Narrative, Culture and Community Research Centre

Exploring how narrative interacts with and impacts on cultures and communities.

We define narrative very broadly and are concerned with examining it as a structuring mechanism across multiple media and disciplines. We are also interested in exploring how narrative interacts with and impacts on cultures and communities.  As an interdisciplinary research centre we bring together a range of diverse approaches and methodologies from members across the University.

Formerly a research cluster in the Centre for the Study of Journalism, Culture and Community, since its inception in 2008 the Narrative Research Group (NRG) has provided an inclusive and supportive space for staff, ECRs and PGRs from multiple disciplines who approach narrative from a range of methodological, critical and creative perspectives.

The new Centre, launched in 2019, provides an organisational structure for members’ research and professional practice activities, including funding bids, publications, seminars, workshops, and conferences.

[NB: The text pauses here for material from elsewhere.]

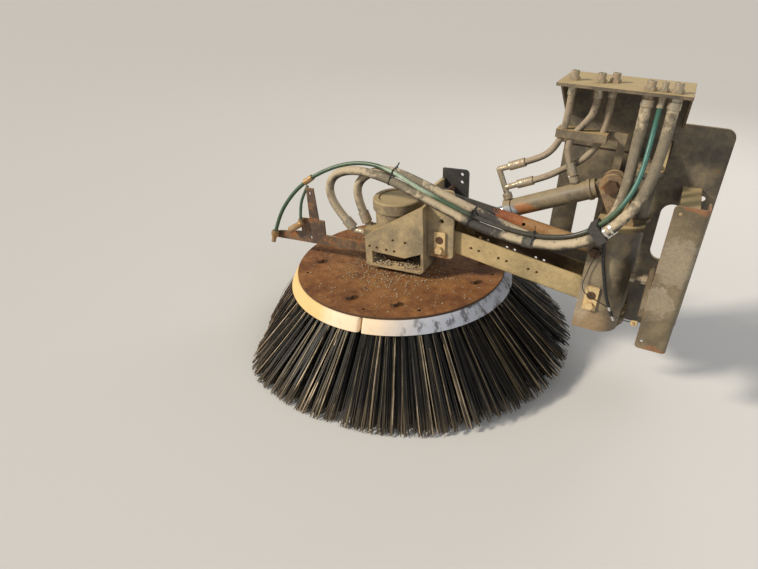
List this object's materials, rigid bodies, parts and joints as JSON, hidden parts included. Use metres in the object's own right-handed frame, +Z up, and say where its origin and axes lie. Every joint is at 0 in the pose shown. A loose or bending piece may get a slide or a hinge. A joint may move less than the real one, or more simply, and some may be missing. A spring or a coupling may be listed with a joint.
{
  "type": "gutter broom and swing arm of a street sweeper truck",
  "caption": "Gutter broom of a street sweeper truck: ring brush with steel bristles, hydraulic motor, parallel lift arms, lift cylinder, swing post, hoses and guard, on its mounting plate.",
  "frame": {"origin": "middle of the four frame bolts, on the rear face of the mounting plate", "axes": "+Z up, +Y towards the middle of the truck (out of the plate's rear face), +X along the truck towards its rear"},
  "size_m": [1.4425, 1.1539, 0.9197],
  "materials": {
    "taupe_paint": "dusty semi-gloss",
    "arm_paint": "dusty semi-gloss",
    "grey_paint": "dusty semi-gloss",
    "link_paint": "dusty semi-gloss",
    "rusty_plate": "rusty, matte",
    "pin_steel": "worn",
    "chrome_rod": "polished",
    "zinc_fittings": "zinc plated",
    "motor_iron": "painted, dusty",
    "hose_rubber": "worn and dusty",
    "water_hose": "worn",
    "brush_block": "scuffed",
    "nozzle_brass": "dull"
  },
  "bodies": {
    "frame_side": {"mounting_plate": "grey_paint", "bearing_ears": "grey_paint", "king_pin": "pin_steel", "guard_channel": "taupe_paint", "guard_struts": "grey_paint", "stop_bolt": "zinc_fittings", "hose_bulkhead": "grey_paint", "bulkhead_fittings": "zinc_fittings"},
    "post": {"swing_post": "grey_paint", "swing_tube": "grey_paint", "cylinder_ears": "grey_paint", "post_pins": "pin_steel", "post_keeper": "taupe_paint", "hose_clamp": "zinc_fittings", "hose_guide": "grey_paint", "motor_hoses_frame": "hose_rubber", "water_line_frame": "water_hose", "lift_hoses_frame": "hose_rubber"},
    "arm": {"arm_channel": "arm_paint", "rod_lug": "arm_paint", "rod_pin": "pin_steel", "motor_hoses_arm": "hose_rubber", "water_line_arm": "water_hose"},
    "link": {"upper_link": "link_paint"},
    "cylinder": {"cylinder_barrel": "taupe_paint", "cylinder_fittings": "zinc_fittings", "lift_hoses_cylinder": "hose_rubber"},
    "rod": {"cylinder_rod": "chrome_rod"},
    "head": {"head_carrier": "taupe_paint", "head_pins": "pin_steel", "head_keeper": "taupe_paint", "motor_bracket": "taupe_paint", "motor_can": "motor_iron", "motor_fittings": "zinc_fittings", "motor_hoses_head": "hose_rubber", "water_line_head": "water_hose", "spray_bracket": "grey_paint", "spray_nozzles": "nozzle_brass", "spray_branch": "water_hose", "water_tee": "nozzle_brass"},
    "brush": {"brush_hub": "motor_iron", "brush_plate": "rusty_plate", "brush_segment_1": "brush_block", "brush_segment_2": "brush_block", "brush_segment_3": "brush_block", "brush_segment_4": "brush_block"}
  },
  "joints": [
    {"name": "swing", "type": "hinge", "parent": "frame_side", "child": "post", "pos_m": [0.022, -0.1, 0], "axis": [0, 0, 1], "range_deg": [-22, 0], "deforming": ["motor_hoses_frame", "water_line_frame", "lift_hoses_frame"]},
    {"name": "arm_lift", "type": "hinge", "parent": "post", "child": "arm", "pos_m": [-0.029, -0.2, -0.131], "axis": [0, 1, 0], "range_deg": [-10, 13], "deforming": ["motor_hoses_arm", "water_line_arm"]},
    {"name": "link_lift", "type": "hinge", "parent": "post", "child": "link", "pos_m": [-0.045, -0.23, 0], "axis": [0, 1, 0], "range_deg": [-10, 13]},
    {"name": "head_level", "type": "hinge", "parent": "arm", "child": "head", "pos_m": [-0.5, -0.2, -0.068], "axis": [0, 1, 0], "range_deg": [-13, 10], "deforming": ["motor_hoses_head", "water_line_head"]},
    {"name": "cylinder_tilt", "type": "hinge", "parent": "post", "child": "cylinder", "pos_m": [-0.047, -0.172, 0.171], "axis": [0, 1, 0], "range_deg": [-7.6, 9.8], "deforming": ["lift_hoses_cylinder"]},
    {"name": "rod_stroke", "type": "slide", "parent": "cylinder", "child": "rod", "axis": [-0.9052, 0, -0.425], "range_m": [-0.065, 0.05]},
    {"name": "brush_spin", "type": "hinge", "parent": "head", "child": "brush", "pos_m": [-0.66, -0.2, -0.215], "axis": [-0.0697, -0.0436, 0.9966], "continuous": true}
  ],
  "couplings": [
    {"joint": "link_lift", "follows": "arm_lift", "ratio": 1},
    {"joint": "head_level", "follows": "arm_lift", "ratio": -1},
    {"joint": "cylinder_tilt", "follows": "arm_lift", "ratio": 0.75},
    {"joint": "rod_stroke", "follows": "arm_lift", "m_per_rad": -0.28312}
  ]
}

It also aims to ensure that the development of research proceeds in a strategically informed way, providing support for individual researchers and encouraging new initiatives. 

Recent projects

Group shot of Reading on Screen participants at the exhibition Group shot of Reading on Screen participants at an exhibition

The impact of digital technologies on readers and reading

Researchers from Bournemouth University, in collaboration with the University of Brighton, have been exploring how advances in digital technologies are transforming our reading experiences – and have transformed how reading is researched in the process.

This project improved the digital literacy skills of the participants (many of whom had little or no experience of using digital technologies), generated a new awareness of reading behaviours and increased public understanding of debates about the fundamental shift from books to digital reading devices through public exhibitions, the project blog and social media.